The brutality with which Negroes are treated in this country simply cannot be overstated, however unwilling white men may be to hear it.
“‘You must put yourself in the skin of a black man. . .’ writes James Baldwin as he seeks to translate what it means to be a Negro in white America so that a white man can understand it.
Despite the inherent difficulties of such a task, his translation in his latest book, The Fire Next Time, is masterful. No matter the skill of the writer, and Mr. Baldwin is skillful, one can never really know the corrosion of hate, the taste of fear or the misery of humiliation unless one has lived it. Only James Meredith knows what it really means to be James Meredith. But if the actuality cannot be known, it can be related.
On one level it can be related so the listener becomes more or less curious, mildly interested and intellectually aware of what he is hearing.

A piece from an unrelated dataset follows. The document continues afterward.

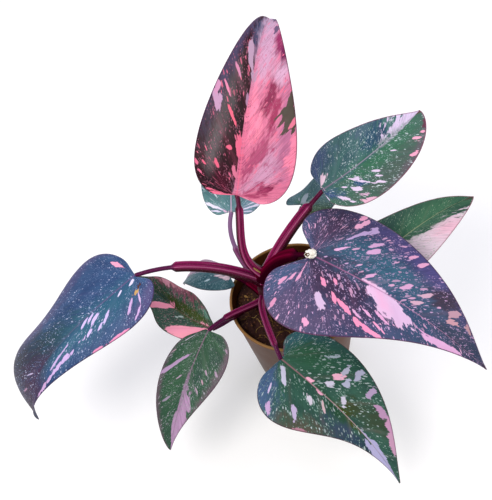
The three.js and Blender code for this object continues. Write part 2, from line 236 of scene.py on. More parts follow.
def finish(tree, base, rough, relief, strength, depth, gloss=0.5, **more):
    """Gives a material's shader its colour, roughness and gloss, a relief with its strength and depth in
    metres, and more inputs by name, with _ for a space."""
    bump = node(tree, "Bump", {"Height": relief, "Strength": strength, "Distance": depth})
    inputs = {"Base Color": base, "Roughness": rough, "Specular IOR Level": gloss, "Normal": bump.outputs[0]}
    inputs.update({name.replace("_", " "): value for name, value in more.items()})
    fill(tree, tree.nodes["Principled BSDF"], inputs)


def dress(piece, material):
    piece.data.materials.clear()
    piece.data.materials.append(material)


def pot_plastic():
    material, tree = new_material("grey-brown polypropylene")
    place = own_place(tree)
    cloud = grain_of(tree, place, 14, detail=5)
    drawn = grain_of(tree, place, (260, 260, 31.2), detail=2)
    dust = grain_of(tree, place, 900, detail=2)
    height = split(tree, place)["Z"]
    base = over(tree, "42200c", "5e3217", ramp(tree, cloud, 0.3, 0.7))
    base = over(tree, base, "7c5230", drawn, 0.2)
    base = over(tree, base, "4a3a28", ramp(tree, dust, 0.62, 0.72), 0.25)
    # A painted highlight: a pale tan band along the top of the rim, where light catches it.
    rim = ramp(tree, height, POT_HEIGHT - 2.2 * MM, POT_HEIGHT - 0.4 * MM)
    base = over(tree, base, "a07a4a", rim, 0.6)
    splash = calc(tree, "MULTIPLY", ramp(tree, height, 30 * MM, 0), ramp(tree, cloud, 0.35, 0.6))
    base = over(tree, base, "5a4630", splash, 0.35)
    relief = weighed(tree, drawn, 0.5, dust, 0.2)
    finish(tree, base, ramp(tree, cloud, -0.6, 1.9), relief, 0.25, 0.3 * MM, gloss=0.06)
    return material


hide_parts("pot")
dress(pot, pot_plastic())

# ------------------------------------------------------------------------------------ potting mix
# Dark peat and composted bark, with chips of bark, crumbs and tan coir strands lying in its surface. It
# fills the pot to a finger's breadth under the rim, and the stem stands in it.

SOIL_LEVEL = 86 * MM
SOIL_LUMP = 2.2 * MM
GAP = 0.3 * MM
SOIL_SIDES = 180
SOIL_RINGS = 64
CRUMBS = 620
CHIPS = 90
STRANDS = 230
STRAND_STEPS = 9
chance = random.Random(11)


def share_of(value, low, high):
    """How far a value has come from low to high, kept between 0 and 1."""
    return np.clip((value - low) / (high - low), 0, 1)


def pot_inside(height):
    """Inner radius of the pot at a height."""
    bottom, top = FOOT_RADIUS - POT_WALL, wall_top - POT_WALL
    return bottom + (top - bottom) * share_of(height, inside_floor, collar_foot - 2 * MM)


def soil_height(x, y):
    """Crossed sine waves of unlike lengths, with finer crumbs on them."""
    u, v = x / MM, y / MM
    waves = 0.5 * math.sin(0.31 * u + 0.17 * v) + 0.35 * math.sin(0.53 * v - 0.29 * u + 1)
    waves += 0.3 * math.sin(0.71 * u + 2)
    crumbs = noise.fractal(Vector((u, v, 0)) * 0.42, 1.0, 2.0, 4) * 0.9 * MM
    crumbs += abs(noise.noise(Vector((u, v, 3)) * 0.9)) * 1.1 * MM
    return SOIL_LEVEL + SOIL_LUMP * waves + crumbs


def keep(piece, name, values):
    """Keeps a number or a vector for each point of the piece, for its material to read by name."""
    values = np.array(values, np.float32)
    kind, field = ("FLOAT", "value") if values.ndim == 1 else ("FLOAT_VECTOR", "vector")
    piece.data.attributes.new(name, kind, "POINT").data.foreach_set(field, values.reshape(-1))


def read(tree, name, output="Vector"):
    return node(tree, "Attribute", attribute_name=name).outputs[output]


def heap(name, lumps):
    """One piece from many lumps, each with its points, its faces and a tone that its material reads."""
    points, faces, tones = [], [], []
    for lump_points, lump_faces, tone in lumps:
        faces += [[len(points) + i for i in face] for face in lump_faces]
        points += lump_points
        tones += [tone] * len(lump_points)
    piece = mesh_piece(name, points, faces)
    keep(piece, "tone", tones)
    return piece


def ball(fineness, radius):
    """Points and faces of a ball made of near-equal triangles."""
    made = bmesh.new()
    bmesh.ops.create_icosphere(made, subdivisions=fineness, radius=radius)
    points = [v.co.copy() for v in made.verts]
    faces = [[v.index for v in face.verts] for face in made.faces]
    made.free()
    return points, faces


def on_soil(draw, margin):
    """A place drawn at random on the mix, a margin away from the pot, and its turn round the pot."""
    reach = (soil_edge - margin) * math.sqrt(draw.random())
    turn = draw.uniform(0, 2 * math.pi)
    return reach * math.cos(turn), reach * math.sin(turn), turn


def scattered(name, count, sizes, shape, seed):
    """Lumps strewn in the soil's surface: sizes is their [least, most] length, shape their proportions."""
    draw = random.Random(seed)
    ball_points, ball_faces = ball(2, 0.5)
    lumps = []
    for _ in range(count):
        x, y, turn = on_soil(draw, 3 * MM)
        length = draw.uniform(*sizes) * draw.uniform(0.6, 1)
        spin = Matrix.Rotation(draw.uniform(0, 2 * math.pi), 3, "Z")
        tilt = Matrix.Rotation(draw.uniform(-0.6, 0.6), 3, Vector((math.cos(turn), math.sin(turn), 0)))
        seat = Vector((x, y, soil_height(x, y) + 0.1 * length))
        shift = Vector((draw.uniform(0, 90), 0, 0))
        points = []
        for p in ball_points:
            rough = 1 + 0.5 * noise.noise(p * 2.3 + shift)
            points.append(tilt @ spin @ (p * Vector(shape) * length * rough) + seat)
        lumps.append((points, ball_faces, draw.random()))
    return heap(name, lumps)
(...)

On another and higher level, it can be related so the listener becomes virtually part of the experience, intensely feels the hurt and pain and despair, and yes, even the hope. The listener can be transformed, as far as words will take him, into the skin or the teller. Out of his own pain and despair and hope, Mr. Baldwin has fashioned such a transformation.
He has pictured white America as seen through the eyes of a Negro.
What he has drawn will not sit well with even some whites who count themselves as friends of the Negro. But he has not written this book of two essays to please.
‘The brutality with which Negroes are treated in this country simply cannot be overstated, however unwilling white men may be to hear it,’ he writes.
Thus he has written from a heart which has felt a unique kind of hurt and a brain which has desperately sought hope in face of what often seems to be the merciless logic of despair. He has fashioned his plea to America out of the past he has know, from the ferment of the present and the possibilities of the future.
“Mr. Baldwin pleads: ‘If we—and I mean the relatively conscious whites and the relatively conscious black, who must, like lovers, insist on, or create, the consciousness of others—do not falter in our duty now, we may be able, handful that we are, to end the racial nightmare, and achieve our country, and change the history of the world.’
Otherwise, the next time fire.
He opens the longer essay with the story of his experiences as a youth in Harlem when he ‘fled into the church’ out of the despair of his existence. His heart guides his pen. His experience tells the tale in staccato clarity.
He wonders why God ‘if His love was so great, and if He loved all His children, why were we, the blacks cast down so far?’
He says, switching from visceral to intellectual inspiration, that Christianity has operated with ‘unmitigated arrogance and cruelty.’ He writes of the ‘remarkable arrogance that assumed that the ways and morals of others were inferior to those of the Christians. . .’
But if the facts he adduces are damning, his transcendent hope remains. He says we must not ask whether it is possible for a human being to come truly moral.
‘I think we must believe it is possible,’ he writes.
Mr. Baldwin is proud of his race, of those who have been able to ‘produce children of kindergarten age who can walk through mobs to get to school.’ He says the ‘Negro boys and girls who are facing mobs today come out of a long line improbable aristocrats—the only genuine aristocrats this country has produced.’
And again, torn between reality and hope, he pleads for Americans to reject the delusion of the value placed in the color of skin. He admits what ‘I am asking is impossible,’ but adds that human history, and American Negro history in particular, testifies to the perpetual achievement of the impossible.
He has sounded a warning and a hope. Men of good will must hope his hope is well founded.”